## Dataset records

————

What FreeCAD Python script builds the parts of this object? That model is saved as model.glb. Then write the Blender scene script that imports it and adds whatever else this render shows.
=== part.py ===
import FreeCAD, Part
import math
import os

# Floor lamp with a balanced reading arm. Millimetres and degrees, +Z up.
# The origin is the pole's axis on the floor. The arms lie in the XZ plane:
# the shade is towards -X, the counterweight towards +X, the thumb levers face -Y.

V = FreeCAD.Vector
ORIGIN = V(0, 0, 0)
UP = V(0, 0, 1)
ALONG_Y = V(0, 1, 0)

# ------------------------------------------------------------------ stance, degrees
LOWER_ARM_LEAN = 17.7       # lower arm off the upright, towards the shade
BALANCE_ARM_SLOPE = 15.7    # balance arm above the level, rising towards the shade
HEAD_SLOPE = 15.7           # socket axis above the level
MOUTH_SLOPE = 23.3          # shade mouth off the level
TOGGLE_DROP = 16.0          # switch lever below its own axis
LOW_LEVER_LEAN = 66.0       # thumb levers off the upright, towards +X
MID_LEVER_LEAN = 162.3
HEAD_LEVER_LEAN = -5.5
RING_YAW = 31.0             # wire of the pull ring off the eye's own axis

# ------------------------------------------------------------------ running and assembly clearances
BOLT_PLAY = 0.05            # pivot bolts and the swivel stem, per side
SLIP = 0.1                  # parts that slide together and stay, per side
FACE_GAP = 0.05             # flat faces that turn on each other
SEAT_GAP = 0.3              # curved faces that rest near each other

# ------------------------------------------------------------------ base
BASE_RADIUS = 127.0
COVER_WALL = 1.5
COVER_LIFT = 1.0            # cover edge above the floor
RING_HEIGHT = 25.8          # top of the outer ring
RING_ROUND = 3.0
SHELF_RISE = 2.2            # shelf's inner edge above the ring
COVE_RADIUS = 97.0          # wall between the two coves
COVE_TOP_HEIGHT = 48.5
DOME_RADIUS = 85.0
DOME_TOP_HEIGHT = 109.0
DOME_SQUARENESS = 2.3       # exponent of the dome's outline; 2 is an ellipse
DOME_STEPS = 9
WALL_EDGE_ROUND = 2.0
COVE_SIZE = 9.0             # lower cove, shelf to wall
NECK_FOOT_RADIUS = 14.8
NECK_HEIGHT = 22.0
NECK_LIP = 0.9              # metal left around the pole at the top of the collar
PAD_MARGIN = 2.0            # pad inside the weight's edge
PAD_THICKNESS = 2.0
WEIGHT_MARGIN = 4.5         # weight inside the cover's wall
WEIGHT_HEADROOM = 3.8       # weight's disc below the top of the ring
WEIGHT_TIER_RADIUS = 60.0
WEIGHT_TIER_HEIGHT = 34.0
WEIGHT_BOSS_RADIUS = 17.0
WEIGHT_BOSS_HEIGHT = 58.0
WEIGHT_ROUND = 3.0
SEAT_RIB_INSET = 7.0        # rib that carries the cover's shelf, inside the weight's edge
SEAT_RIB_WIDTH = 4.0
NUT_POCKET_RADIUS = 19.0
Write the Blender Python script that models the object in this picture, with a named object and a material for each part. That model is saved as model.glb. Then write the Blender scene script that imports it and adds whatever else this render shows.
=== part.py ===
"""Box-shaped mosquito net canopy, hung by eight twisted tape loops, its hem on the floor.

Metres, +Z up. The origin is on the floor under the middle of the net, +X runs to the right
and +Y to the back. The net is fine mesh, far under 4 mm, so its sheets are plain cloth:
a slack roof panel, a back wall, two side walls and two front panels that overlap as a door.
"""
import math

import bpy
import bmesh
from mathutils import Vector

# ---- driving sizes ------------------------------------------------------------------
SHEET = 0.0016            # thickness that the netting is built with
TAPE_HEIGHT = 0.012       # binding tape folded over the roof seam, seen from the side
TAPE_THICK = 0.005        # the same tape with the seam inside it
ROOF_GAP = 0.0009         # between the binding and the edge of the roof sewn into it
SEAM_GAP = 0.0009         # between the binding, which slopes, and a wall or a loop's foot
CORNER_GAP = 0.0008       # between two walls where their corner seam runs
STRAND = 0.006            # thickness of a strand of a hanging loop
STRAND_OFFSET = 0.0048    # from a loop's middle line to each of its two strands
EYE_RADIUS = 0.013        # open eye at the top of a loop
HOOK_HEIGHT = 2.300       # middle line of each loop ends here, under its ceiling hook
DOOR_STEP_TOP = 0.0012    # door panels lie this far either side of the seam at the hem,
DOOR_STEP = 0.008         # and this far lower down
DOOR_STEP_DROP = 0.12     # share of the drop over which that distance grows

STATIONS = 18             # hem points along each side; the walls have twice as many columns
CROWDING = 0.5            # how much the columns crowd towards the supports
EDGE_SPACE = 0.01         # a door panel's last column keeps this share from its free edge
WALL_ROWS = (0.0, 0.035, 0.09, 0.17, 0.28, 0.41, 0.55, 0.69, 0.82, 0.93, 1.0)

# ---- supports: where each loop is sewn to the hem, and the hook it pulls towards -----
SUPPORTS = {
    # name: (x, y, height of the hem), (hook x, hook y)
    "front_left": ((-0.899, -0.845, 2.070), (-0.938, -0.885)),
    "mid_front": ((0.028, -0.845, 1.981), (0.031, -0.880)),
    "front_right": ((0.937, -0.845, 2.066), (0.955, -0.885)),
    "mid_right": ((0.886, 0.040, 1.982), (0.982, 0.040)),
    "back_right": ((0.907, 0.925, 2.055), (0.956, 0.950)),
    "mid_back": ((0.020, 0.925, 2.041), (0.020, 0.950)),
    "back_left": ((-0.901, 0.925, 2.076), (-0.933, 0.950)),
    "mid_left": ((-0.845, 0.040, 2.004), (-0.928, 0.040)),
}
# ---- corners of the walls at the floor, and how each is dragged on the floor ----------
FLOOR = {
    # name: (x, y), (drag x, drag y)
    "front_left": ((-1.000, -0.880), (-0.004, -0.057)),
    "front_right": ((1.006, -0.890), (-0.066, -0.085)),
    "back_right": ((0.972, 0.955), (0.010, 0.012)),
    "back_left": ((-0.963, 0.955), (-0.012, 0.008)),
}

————

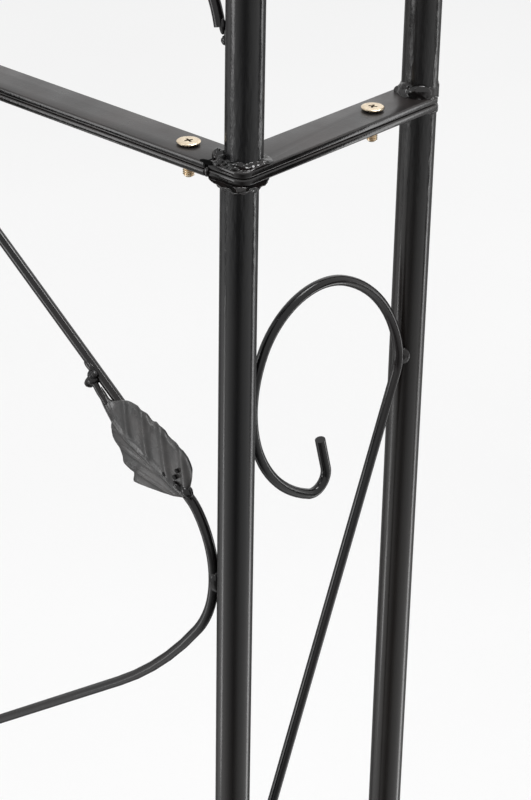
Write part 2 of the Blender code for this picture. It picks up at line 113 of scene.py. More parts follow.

————

## Request
Extract exactly and only these lines: the line containing "What FreeCAD Python", the line containing "# the shade", and every line between them.

## Solved problem
What FreeCAD Python script builds the parts of this object? That model is saved as model.glb. Then write the Blender scene script that imports it and adds whatever else this render shows.
=== part.py ===
import FreeCAD, Part
import math
import os

# Floor lamp with a balanced reading arm. Millimetres and degrees, +Z up.
# The origin is the pole's axis on the floor. The arms lie in the XZ plane:
# the shade is towards -X, the counterweight towards +X, the thumb levers face -Y.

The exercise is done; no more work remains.